INFORMATION SUPPLIED:
—————
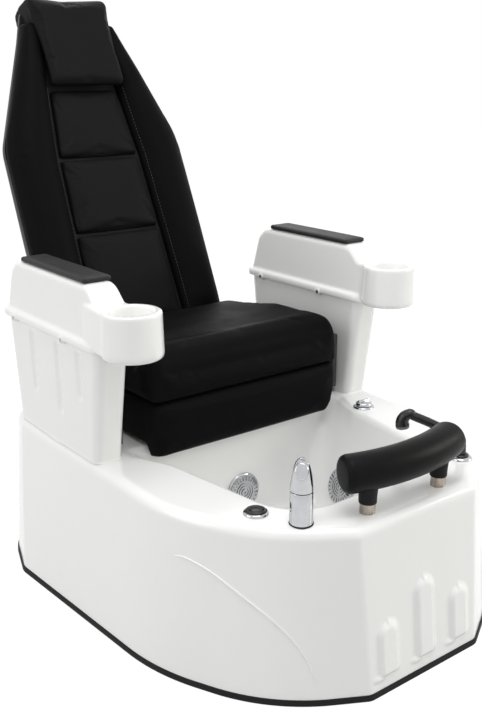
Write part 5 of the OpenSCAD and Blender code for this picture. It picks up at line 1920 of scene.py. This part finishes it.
    def jet_cover(self) -> bmesh.types.BMesh:
        """A dished cover with round grooves and a ring of radial slots.

        Returns:
            The mesh, which looks up.
        """
        cover = lathe([(0, 6.0), (3.4, 6.0), (3.8, 8.2), (8.6, 8.4), (9.0, 6.0), (10.8, 6.0), (11.2, 8.1),
                       (15.6, 7.9), (16.0, 5.6), (18.0, 5.6), (18.4, 7.7), (22.4, 7.4), (22.8, 5.2),
                       (24.8, 5.2), (25.2, 7.2), (28.8, 7.0), (41.8, 5.8), (45.6, 4.2), (47.5, 2.0),
                       (47.5, 0.4), (0, 0.4)], self.round_steps)
        slots = [f for f in cover.faces
                 if 30 * MM < reach(f) < 40 * MM and f.normal.z > 0.5 and sector(f, 3.75) % 4 < 2]
        bmesh.ops.inset_region(cover, faces=slots, thickness=0.5 * MM, depth=0)
        bmesh.ops.inset_region(cover, faces=slots, thickness=0.1 * MM, depth=-2.6 * MM)
        return cover

    def jets(self) -> None:
        """The jet covers in the rear wall and the two side walls of the basin, square to each wall."""
        rear = Matrix.Translation(place(0, self.jet_rear, self.jet_height + 5)) \
            @ Matrix.Rotation(math.radians(86.5), 4, "X")
        piece("jet_cover_rear", moved(self.jet_cover(), rear), CHROME, Body.BASE, "chrome", "jet_rear",
              sharp=30.0)
        for side in Side:
            turn = Matrix.Rotation(math.radians(-6.1) * side.value, 4, "Z") \
                @ Matrix.Rotation(math.radians(-75.2) * side.value, 4, "Y")
            spot = place(self.jet_side[0] * side.value, self.jet_side[1], self.jet_height)
            made = moved(self.jet_cover(), Matrix.Translation(spot) @ turn)
            piece(f"jet_cover_{side.label}", made, CHROME, Body.BASE, "chrome", f"jet_{side.label}",
                  sharp=30.0)


# ---------- what stays as it was built ----------


@dataclass
class Chassis:
    """The frame, the mechanism, the pipes and the small hardware, which keep their solid shapes."""

    finishes: ClassVar[dict[str, Finish]] = {
        "base_frame": POWDER_COAT, "levelling_feet": RUBBER, "access_panel": GEL_COAT,
        "seat_pedestal": POWDER_COAT, "slide_rails": ZINC, "side_brackets": POWDER_COAT,
        "arm_cap_screws": ZINC, "mixer_gasket": RUBBER, "drain_flange": CHROME, "jet_pump": GREY_PLASTIC,
        "pipework": PIPE_PLASTIC, "control_box": GREY_PLASTIC, "slide_carriage": ZINC,
        "seat_pan": POWDER_COAT, "recline_brackets": ZINC, "recline_actuator": BLACK_PLASTIC,
        "actuator_rod": CHROME, "back_board": PLY, "recline_arms": POWDER_COAT, "hinge_pins": ZINC,
        "drain_plug": CHROME,
    }

    def dress(self) -> None:
        """Gives each of the shapes its finish."""
        for name, finish in self.finishes.items():
            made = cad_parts[name]  # its mesh and its slots both get the finish
            if not made.data.materials:
                made.data.materials.append(finish.material())
            for index in range(len(made.data.materials)):
                made.data.materials[index] = finish.material()
            for held in made.material_slots:
                held.material = finish.material()
            LOG.info("%s: %s", name, finish.name)


def main() -> None:
    """Builds the studio and the chair."""
    logging.basicConfig(level=logging.INFO, format="%(name)s: %(message)s")
    Studio().build()
    base = BaseMoulding()
    base.build()
    KickStrip().build(base)
    for side in Side:
        ArmRest(side).build()
    Seat().build()
    BackRest().build()
    Footrest().build()
    Fittings().build()
    Chassis().dress()


if __name__ == "__main__":
    main()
—————
GIVEN EXERCISE: Reproduce exactly, please, only the lines from the start of the data above to the line that contains "of radial slots.", with both ends kept.

SOLUTION:
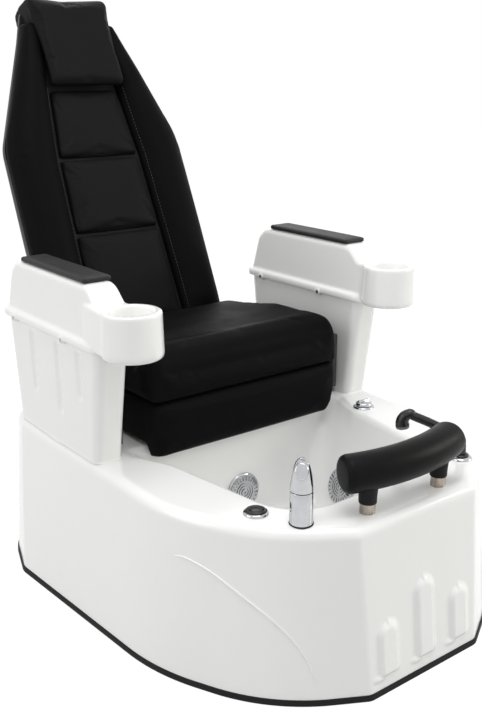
Write part 5 of the OpenSCAD and Blender code for this picture. It picks up at line 1920 of scene.py. This part finishes it.
    def jet_cover(self) -> bmesh.types.BMesh:
        """A dished cover with round grooves and a ring of radial slots.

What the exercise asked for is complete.